Virginia's Justin Anderson took a long path from being a top-50 high school recruit to becoming Virginia's offensive star.

Justin Anderson vividly remembers that first dunk: He and his father meandered into an auxiliary gym at Washington and Lee University, during a trip to the school to watch Anderson’s older brother, Edward, play for the University of Mary Washington. Anderson and his father began shooting around. At some point, Edward Sr., directed his younger son to get up and flush it through the rim. So Anderson flushed it. He was in fifth grade, when dunking is generally reserved for chicken nuggets and swimming pools.

“It was so cool,” Anderson says now. “The thing is, I tried to go back and show my friends and I kept missing.”

He’s laughing at the memory as he lingers outside a locker room at Notre Dame’s Purcell Pavilion, a fully formed 6-foot-6, 230-pound 21-year-old having led one of the country’s best basketball teams to another win.
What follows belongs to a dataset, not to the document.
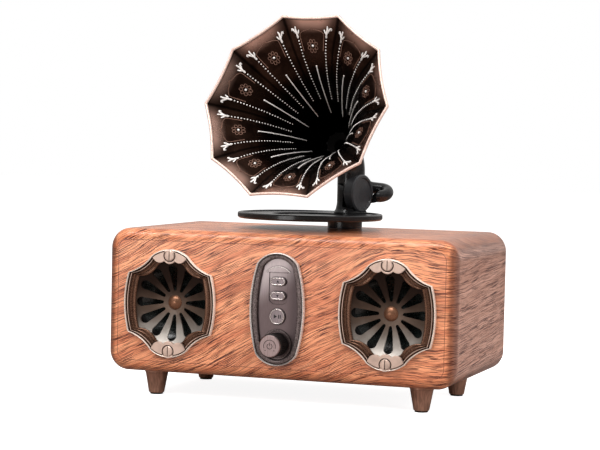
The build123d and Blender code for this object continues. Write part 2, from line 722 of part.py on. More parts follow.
KNUCKLE = Plane(
    origin=(POST_X, POST_Y, KNUCKLE_Z),
    x_dir=(0, 0, 1),
    z_dir=(math.cos(math.radians(KNUCKLE_YAW)), math.sin(math.radians(KNUCKLE_YAW)), 0),
)


def along_knuckle(radius, start, end):
    """A disc around the knuckle's axis between two distances from the post's axis."""
    return KNUCKLE * disc(radius, start, end)


def knuckle_block(start, end, low, high, half_width=20.0):
    """A block in the knuckle's frame: from start to end along the axis, low to high around Z = 0."""
    middle = Pos((low + high) / 2, 0, (start + end) / 2)
    return KNUCKLE * (middle * Box(high - low, 2 * half_width, end - start))


def arm_bracket():
    """The flared foot on the platter, ending in the left half of the knuckle."""
    low = PLATTER_FLOOR
    body = turned([
        (0, low), (14.0, low), (14.0, low + 1.2), (12.6, low + 3.4), (POST_R + 0.3, low + 7),
        (POST_R, low + 10), (POST_R, KNUCKLE_Z + POST_R), (0, KNUCKLE_Z + POST_R),
    ])
    body = at_post(body)
    body -= knuckle_block(-LUG_GAP, 25, -POST_R - 0.5, 30)
    body -= along_knuckle(DRUM_R + 0.4, DRUM_START - 0.3, 30)
    crown = knuckle_block(-25, 25, 0, 30) - along_knuckle(POST_R, -25, 25)
    body -= crown
    body -= along_knuckle(PIN_R + RUNNING_GAP, -25, 5)
    body -= along_knuckle(PIN_HEAD_R + 0.3, -25, -POST_R + 3.2)
    return body - at_swivel(disc(ARM_SCREW_R, low - 1, ARM_SCREW_TOP)) - platter()


def horn_axis():
    """Unit vector from the elbow out through the horn's mouth."""
    yaw, pitch = math.radians(HORN_YAW), math.radians(HORN_PITCH)
    return Vector(-math.sin(yaw) * math.cos(pitch), -math.cos(yaw) * math.cos(pitch), math.sin(pitch))


ELBOW = Vector(POST_X, POST_Y, ELBOW_Z)
HORN = Plane(
    origin=ELBOW + horn_axis() * HORN_LENGTH,
    x_dir=(math.cos(math.radians(HORN_YAW)), -math.sin(math.radians(HORN_YAW)), 0),
    z_dir=horn_axis(),
)


def on_horn(solid):
    """Place a solid turned around Z on the horn's axis; its heights are minus L."""
    return HORN * solid


def horn_elbow():
    """The upper post: the right half of the knuckle, the column and the bent socket for the horn."""
    start = Vector(POST_X, POST_Y, KNUCKLE_Z)
    end = ELBOW + horn_axis() * (HORN_LENGTH - NECK_END - LUG_GAP)
    path = FilletPolyline(start, ELBOW, end, radius=ELBOW_BEND_R)
    section = Plane(origin=start, z_dir=(0, 0, 1)) * Circle(POST_R)
    body = sweep(section, path=path)
    lower = at_post(disc(POST_R, KNUCKLE_Z - POST_R, KNUCKLE_Z))
    body += lower & along_knuckle(POST_R, LUG_GAP, DRUM_START - 0.05)
    body -= knuckle_block(-25, LUG_GAP, -30, 8)
    body -= along_knuckle(POST_R + 0.4, -25, LUG_GAP)
    body -= along_knuckle(DRUM_R + 0.05, DRUM_START - 0.05, 30)
    body -= along_knuckle(PIN_R, -5, 10)
    return body - on_horn(disc(SPIGOT_R + RUNNING_GAP, -SPIGOT_END - 2, -NECK_END + 5))


def knuckle_pin():
    """The bolt through both halves of the knuckle; its head sits in the left half."""
    return along_knuckle(PIN_R, -POST_R + 3.0, 8.0) + along_knuckle(PIN_HEAD_R, -POST_R + 1.0, -POST_R + 3.0)


def knuckle_drum():
    """The round cap nut: a raised ring around a sunk flat face."""
    drum = turned([
        (PIN_R, DRUM_START), (DRUM_R - 0.6, DRUM_START), (DRUM_R, DRUM_START + 0.6),
        (DRUM_R, DRUM_END - 1.2), (DRUM_R - 1.0, DRUM_END), (DRUM_R - 2.8, DRUM_END),
        (DRUM_R - 3.4, DRUM_END - 1.2), (0, DRUM_END - 1.2), (0, 8.0), (PIN_R, 8.0),
    ])
    return KNUCKLE * drum


def tube_points():
    """The gooseneck's route: out of the drum's back edge, round to the right and up into the column."""
    return [
        Vector(POST_X + 10, POST_Y + 4.5, 162.6), Vector(43.6, 63.0, 163.0), Vector(43.2, 75.2, 168.2),
        Vector(24.0, 75.0, 170.0), Vector(POST_X + 1, POST_Y + 6, 182.0),
    ]


def gooseneck_tube():
    """The bent tube from the drum back to the column, flared downwards at the drum, cut to meet both."""
    points = tube_points()
    path = FilletPolyline(*points, radius=TUBE_BEND_R)
    ahead = (points[1] - points[0]).normalized()
    tube = sweep(Plane(origin=points[0], z_dir=ahead) * Circle(TUBE_R), path=path)
    wide = Plane(origin=points[0] - Vector(0, 0, TUBE_FLARE), z_dir=ahead) * Circle(TUBE_R + TUBE_FLARE)
    narrow = Plane(origin=points[0] + ahead * TUBE_FLARE_LENGTH, z_dir=ahead) * Circle(TUBE_R)
    tube += loft([wide, narrow])
    tube -= along_knuckle(DRUM_R + 0.02, -20, 20)
    tube -= at_post(disc(POST_R + 0.02, KNUCKLE_Z - 20, ELBOW_Z))
    return tube.solids().sort_by(SortBy.VOLUME)[-1]


# ---------------------------------------------------------------- horn

def decagon(apothem, behind):
    """One cross-section of the bell: ten sides that bow gently inwards, L behind the rim."""
    frame = HORN.offset(-behind)
    corner_r = apothem / math.cos(math.pi / PETALS)
    middle_r = apothem * (1 - PETAL_BOW)
    points = []
    for i in range(PETALS):
        corner = math.radians(90 + (i - 0.5) * 360 / PETALS)
        middle = math.radians(90 + i * 360 / PETALS)
        points.append((corner_r * math.cos(corner), corner_r * math.sin(corner)))
        points.append((middle_r * math.cos(middle), middle_r * math.sin(middle)))
    return frame * arc_outline(points)


def bell_outside():
    """The bell's outer stations: the inner ones, moved out along the slope by the wall."""
    stations = [(0.0, BELL_STATIONS[0][1] + BELL_WALL)]
    for (la, ra), (lb, rb) in zip(BELL_STATIONS, BELL_STATIONS[1:]):
        slope = math.atan2(ra - rb, lb - la)
        behind = (la + lb) / 2 + BELL_WALL * math.sin(slope)
        stations.append((behind, (ra + rb) / 2 + BELL_WALL * math.cos(slope)))
    stations.append((BELL_LENGTH, BELL_STATIONS[-1][1] + BELL_WALL))
    return stations


def horn_bell():
    """The bell: a decagon at each station, joined by flat bands, with a thin wall."""
    outer = loft([decagon(r, behind) for behind, r in bell_outside()], ruled=True)
    inner = loft([decagon(r, behind) for behind, r in BELL_STATIONS], ruled=True)
    return outer - inner


def horn_rim():
    """The bead around the mouth, in front of the bell's edge."""
    ring = decagon(RIM_APOTHEM, 0) - decagon(RIM_APOTHEM - 2.1, 0)
    return extrude(ring, amount=RIM_T, dir=horn_axis())


def horn_neck():
    """The turned throat piece: a flange under the bell and the spigot that turns in the elbow."""
    neck = turned([
        (BELL_STATIONS[-1][1], -BELL_LENGTH), (NECK_R, -BELL_LENGTH),
        (NECK_R, -NECK_END), (SPIGOT_R, -NECK_END),
        (SPIGOT_R, -RING_L), (RING_SEAT_R, -RING_L), (RING_SEAT_R, -RING_L - RING_T),
        (SPIGOT_R, -RING_L - RING_T), (SPIGOT_R, -SPIGOT_END), (THROAT_R, -SPIGOT_END),
        (THROAT_R, -NECK_END),
    ])
    return on_horn(neck)


def neck_ring():
    """The friction ring in the spigot's groove, which keeps the horn where it is turned."""
    return on_horn(disc(SPIGOT_R + 0.03, -RING_L - RING_T, -RING_L, RING_SEAT_R))


# ---------------------------------------------------------------- every node

def nodes():
    """Every sub-part by name."""
    parts = {
        "cabinet_shell": cabinet_shell(),
        "front_baffle": front_baffle(),
        "rear_panel": rear_panel(),
        "rear_panel_screws": rear_panel_screws(),
        "main_board": main_board(),
        "usb_socket": usb_socket(),
        "aux_jack": aux_jack(),
        "battery_pack": battery_pack(),
        "foot_pads": foot_pads(),
        "foot_screws": foot_screws(),
        "bezel_screws": bezel_screws(),
        "driver_screws": driver_screws(),
        "control_panel_frame": control_panel_frame(),
        "control_panel_face": control_panel_face(),
        "button_up": pill_button(UP_Z),
        "button_down": pill_button(DOWN_Z),
        "mode_button": mode_button(),
        "tact_switches": tact_switches(),
        "control_board": control_board(),
        "board_screws": board_screws(),
        "encoder_body": encoder_body(),
        "encoder_plunger": encoder_plunger(),
        "encoder_shaft": encoder_shaft(),
        "knob_ring": knob_ring(),
        "volume_knob": volume_knob(),
        "knob_cap": knob_cap(),
        "arm_socket": arm_socket(),
        "swivel_stub": swivel_stub(),
        "swivel_screw": swivel_screw(),
        "platter": platter(),
        "platter_mat": platter_mat(),
        "arm_bracket": arm_bracket(),
        "knuckle_pin": knuckle_pin(),
        "knuckle_drum": knuckle_drum(),
        "horn_elbow": horn_elbow(),
        "gooseneck_tube": gooseneck_tube(),
        "horn_bell": horn_bell(),
        "horn_rim": horn_rim(),
        "horn_neck": horn_neck(),
        "neck_ring": neck_ring(),
    }
    for side, x in (("left", -GRILLE_X), ("right", GRILLE_X)):
        parts[f"grille_bezel_{side}"] = grille_bezel(x)
        parts[f"grille_plate_{side}"] = grille_plate(x)
        parts[f"grille_boss_{side}"] = grille_boss(x)
        parts[f"driver_basket_{side}"] = driver_basket(x)
        parts[f"driver_magnet_{side}"] = driver_magnet(x)
        parts[f"driver_cone_{side}"] = driver_cone(x)
        parts[f"driver_surround_{side}"] = driver_surround(x)
        parts[f"dust_cap_{side}"] = dust_cap(x)
    for x, y in foot_places():
        place = ("front" if y < 0 else "rear") + "_" + ("left" if x < 0 else "right")
        parts[f"foot_{place}"] = Pos(x, y, 0) * foot()
    return parts


os.makedirs("parts", exist_ok=True)
for node, solid in nodes().items():
    save(node, solid)
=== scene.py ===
"""The looks of the horn loudspeaker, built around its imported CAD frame.

Lengths are in millimetres until they reach Blender, which takes metres.
"""

import json
import math

import bpy
import numpy as np
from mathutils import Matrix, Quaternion, Vector


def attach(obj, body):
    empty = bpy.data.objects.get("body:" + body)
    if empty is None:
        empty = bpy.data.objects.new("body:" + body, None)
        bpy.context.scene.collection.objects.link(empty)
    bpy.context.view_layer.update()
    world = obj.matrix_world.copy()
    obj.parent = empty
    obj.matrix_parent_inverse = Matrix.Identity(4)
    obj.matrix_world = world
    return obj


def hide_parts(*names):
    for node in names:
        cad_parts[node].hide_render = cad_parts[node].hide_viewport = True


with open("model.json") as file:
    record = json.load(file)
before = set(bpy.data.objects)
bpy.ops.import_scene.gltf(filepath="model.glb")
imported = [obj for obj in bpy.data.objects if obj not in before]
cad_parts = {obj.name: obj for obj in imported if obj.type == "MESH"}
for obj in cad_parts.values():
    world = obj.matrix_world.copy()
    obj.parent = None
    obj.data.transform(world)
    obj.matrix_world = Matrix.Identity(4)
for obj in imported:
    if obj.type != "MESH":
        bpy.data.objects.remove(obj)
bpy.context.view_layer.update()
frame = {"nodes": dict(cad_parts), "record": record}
NODES = frame["nodes"]
MM = 0.001

# The CAD sizes that the pieces below follow, in millimetres in the object's frame
CABINET_W = 290.0
CABINET_H = 115.0
CABINET_MID = 78.1
FRONT = -71.6
SHELL_INSET = 9.0
GRILLE_X = 90.4
GRILLE_Z = 76.7
CAP_SCREW_Z = 38.2
CAP_RECESS_R = 5.0
PANEL_X = 0.8
PANEL_Z = 76.6
UP_Z = 98.4
DOWN_Z = 87.1
MODE_Z = 70.9
KNOB_Z = 49.0
BUTTON_FRONT = 1.6
PILL_W = 12.9
PILL_H = 6.6
MODE_R = 6.4
KNOB_FRONT = 17.14
ELBOW = Vector((16.0, 61.9, 196.4))
HORN_YAW = math.radians(6.3)
HORN_PITCH = math.radians(19.71)
HORN_LENGTH = 119.2
PETALS = 10
PETAL_BOW = 0.022
RIM_APOTHEM = 76.7
BELL_LENGTH = 88.0
BELL_WALL = 1.1
BELL_DEPTHS = [0, 4.5, 13, 26, 46, 67, 88]
BELL_APOTHEMS = [75.1, 68.5, 56.5, 44, 30.5, 19.3, 9.5]


def srgb(red, green, blue):
    """A colour given as 0 to 255, in the linear values that Blender's sockets take."""
    shares = [value / 255 for value in (red, green, blue)]
    return (*[s / 12.92 if s <= 0.04045 else ((s + 0.055) / 1.055) ** 2.4 for s in shares], 1.0)


# ---------------------------------------------------------------- materials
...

Had you seen Anderson in that long-ago moment in a Division III gym, you might have expected so much. You would be getting it now: Anderson, a junior, is by at least one measure the most important player for No. 2 Virginia (16-0). He’s a linebacker gliding from spot to spot, the efficient leading scorer for a balanced crew, a propulsive athlete whose improved jumper now makes him infuriating to prepare for.
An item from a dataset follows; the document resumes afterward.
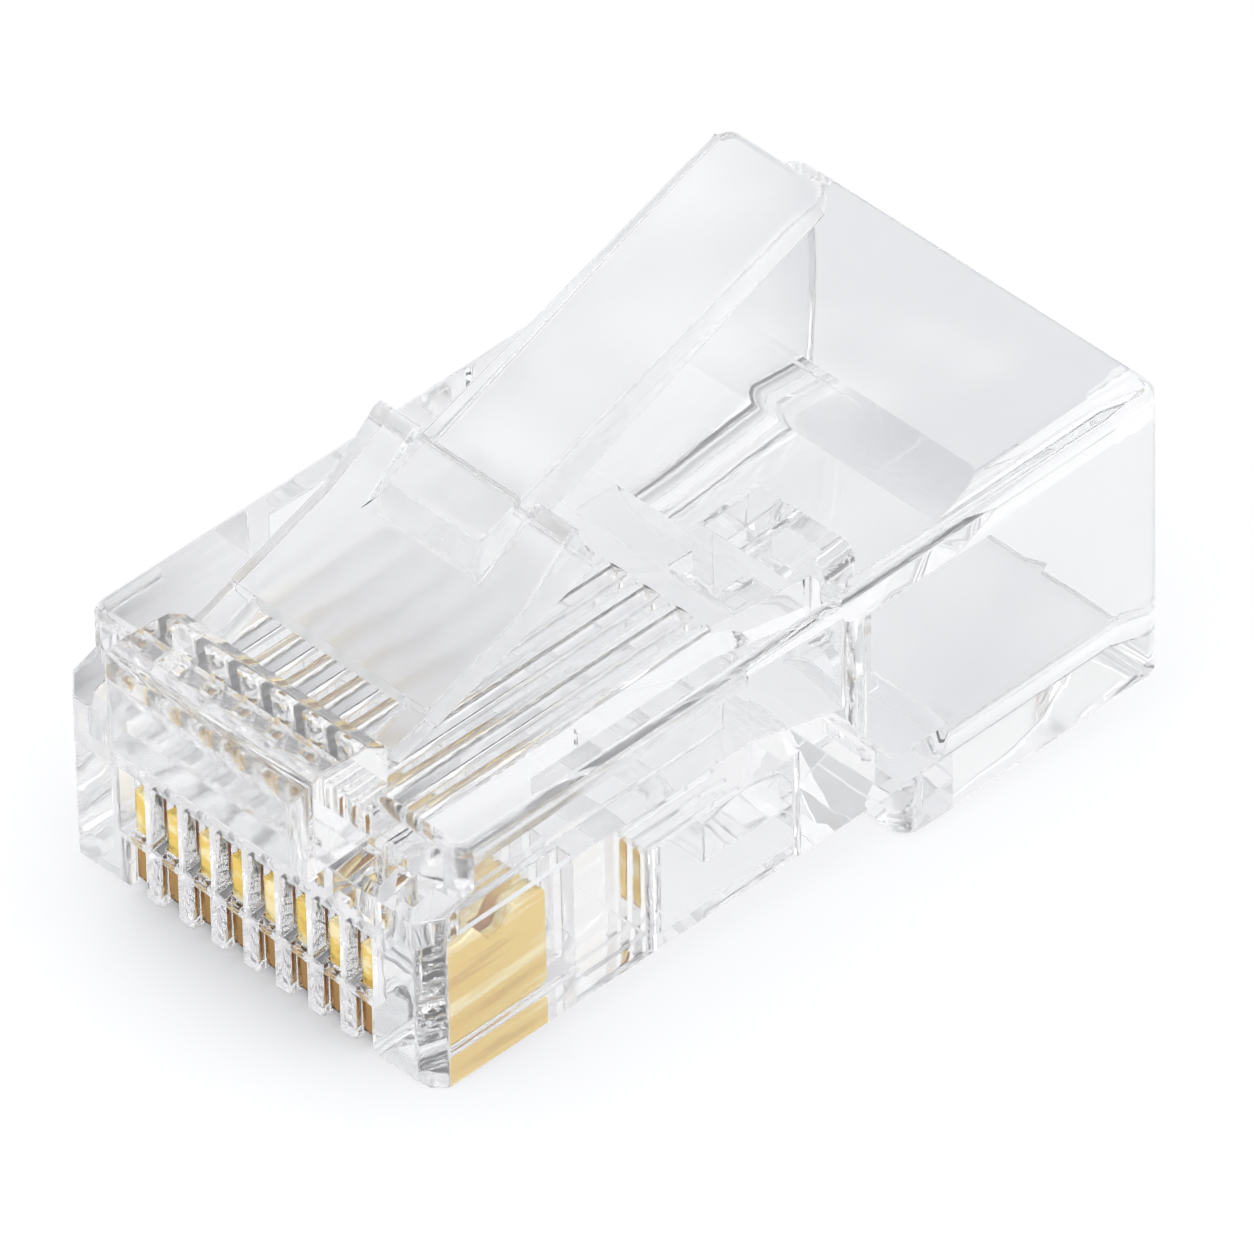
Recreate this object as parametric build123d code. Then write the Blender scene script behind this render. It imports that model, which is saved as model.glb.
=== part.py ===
from build123d import *
import os

# Eight-position modular plug: one clear moulding with its latch, and eight plated contact blades.
# Lengths are in millimetres and angles in degrees.
# The sizes below are worked out in the plug's own nose frame: X runs across the plug, Y runs
# from the flat nose face (y = 0) to the cable end, and Z runs up from the underside of the
# front section (z = 0) to the latch side. The last step moves every piece to the part's frame.

# Outside of the moulding
BODY_WIDTH = 11.68
BODY_HEIGHT = 6.5
FRONT_LENGTH = 14.35
HOOD_LENGTH = 8.25
HOOD_DROP = 1.8
HOOD_CORNER = 0.6
HOOD_EDGE = 0.3
TOP_EDGE = 0.25
NOSE_HEIGHT = 4.75
LEDGE_DEPTH = 0.95
LEDGE_RISE = 0.3
NOSE_CHAMFER = 0.5
NOSE_TOE = 0.2
SHOULDER_CORNER = 0.45

# Walls round the cable cavity
SIDE_WALL = 0.9
ROOF_WALL = 0.75
THICK_ROOF_WALL = 1.3
FLOOR_WALL = 0.85
HOOD_FRONT_WALL = 1.75
CAVITY_REACH = 1.2
CAVITY_FLOOR_CORNER = 1.4
CAVITY_ROOF_CORNER = 0.6
CAVITY_FRONT_CORNER = 0.45
SADDLE_HEIGHT = 0.5
SADDLE_BACK_HEIGHT = 2.3
ROOF_RAMP_SETBACK = 1.95
ROOF_RAMP_LENGTH = 1.7
MOUTH_FLARE = 0.35
MOUTH_DEPTH = 1.2

# Conductor channels and the throat that leads into them
POSITIONS = 8
PITCH = 1.016
CHANNEL_WIDTH = 0.74
CHANNEL_HEIGHT = 1.95
CHANNEL_FLOOR = 3.25
CHANNEL_START = 1.6
CHANNEL_END = 10.4
CHANNEL_ROUND = 0.3
THROAT_WIDTH = 8.6
THROAT_FLOOR = 2.5

# Comb at the nose: a mouth, a sill and a window in front of every blade
MOUTH_WIDTH = 0.48
WINDOW_WIDTH = 0.84
WINDOW_DEPTH = 0.5
WINDOW_TOP = 3.5
SILL_DEPTH = 0.25
SILL_BOTTOM = 1.5
SILL_THICKNESS = 0.28
SILL_FALL = 0.08
LEAD_IN = 0.15

# Contact blades and their slots
BLADE_THICKNESS = 0.36
BLADE_CLEARANCE = 0.02
BLADE_SETBACK = 0.02
BLADE_LENGTH = 3.98
BLADE_BOTTOM = 0.12
BLADE_SHOULDER = 2.85
BLADE_SHOULDER_LENGTH = 1.55
BLADE_TIP_DROP = 0.25
BLADE_ROUND = 0.28
TOOTH_DEPTH = 0.55
TOOTH_FLANK = 0.37
TOOTH_GAP = 0.37
SLOT_RELIEF = 0.85

# Blind holes in the ledge, beside the latch root
LEDGE_HOLE_MARGIN = 0.27
LEDGE_HOLE_WIDTH = 0.55
LEDGE_HOLE_LENGTH = 0.6
LEDGE_HOLE_DEPTH = 1.0
LEDGE_HOLE_SPACING = 1.05

# Conductor clamp under the channels
CLAMP_POCKET_START = 6.95
CLAMP_POCKET_LENGTH = 4.7
CLAMP_POCKET_WIDTH = 9.8
CLAMP_POCKET_HEIGHT = 2.5
CLAMP_BAR_LENGTH = 2.4
CLAMP_BAR_BOTTOM = 0.7
CLAMP_BAR_HEIGHT = 1.45
CLAMP_BAR_CREST = 0.3
CLAMP_BAR_GAP = 0.35
CLAMP_HINGE = 0.4

# Jacket clamp in the hood floor
JACKET_WINDOW_SETBACK = 0.6
JACKET_WINDOW_LENGTH = 2.4
JACKET_WINDOW_WIDTH = 4.2
JACKET_BAR_WIDTH = 3.4
JACKET_BAR_LENGTH = 1.7
JACKET_BAR_BOTTOM = -0.9
JACKET_BAR_TOP = 2.0
JACKET_BAR_ROUND = 0.45
JACKET_BAR_GAP = 0.3
JACKET_HINGE = 0.45
JACKET_ARCH_WIDTH = 1.7
JACKET_ARCH_HEIGHT = 1.5

# Latch root, the rounded bar over the ledge
ROOT_WIDTH = 6.3
ROOT_REACH = 1.2
ROOT_LEDGE_GAP = 0.25
ROOT_RISE = 1.6
ROOT_BACK = 1.45
ROOT_NOSE_ROUND = 0.8
ROOT_LIP_ROUND = 0.3
ROOT_END_ROUND = 0.45
ROOT_TOP_FALL = 0.18
ROOT_BACK_BEVEL = 0.55
ROOT_SEAT = 0.25

# Latch
LATCH_ANGLE = 19.0
HINGE_SETBACK = 0.3
HINGE_RISE = 0.6
HINGE_GAP = 0.04
PLATE_WIDTH = 6.2
PLATE_LENGTH = 6.25
PLATE_THICKNESS = 0.68
STRIP_WIDTH = 0.8
STRIP_LENGTH = 1.15
STRIP_THICKNESS = 0.56
STOP_START = 4.14
STOP_HEIGHT = 0.75
STOP_CREST = 0.22
STOP_WIDTH = 1.33
TAB_WIDTH = 3.2
TAB_LENGTH = 15.95
TAB_STEP_START = 4.2
TAB_STEP_LENGTH = 0.6
TAB_RISE = 0.88
TAB_END_THICKNESS = 0.66
TAB_END_BEVEL_LENGTH = 1.3
TAB_END_BEVEL_DROP = 0.14
TAB_END_ROUND = 0.4

# How far a cutting solid runs past the face that it cuts, and how far a joined solid sinks in
PAST = 1.0
SUNK = 0.25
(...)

But Anderson’s path from that gym to here hasn’t been smooth. He became a nationally prominent eighth-grader who labored early at powerhouse Montrose (Md.) Christian School before finishing as a consensus top-50 recruit. He flipped his college choice from Maryland to Virginia after Terrapins coach Gary Williams retired in 2011 and then scuffled as a role player for two seasons with the Cavaliers. It took a summertime epiphany while training in the Chicago suburbs, coupled with more opportunity in Charlottesville, for his production to match his potential.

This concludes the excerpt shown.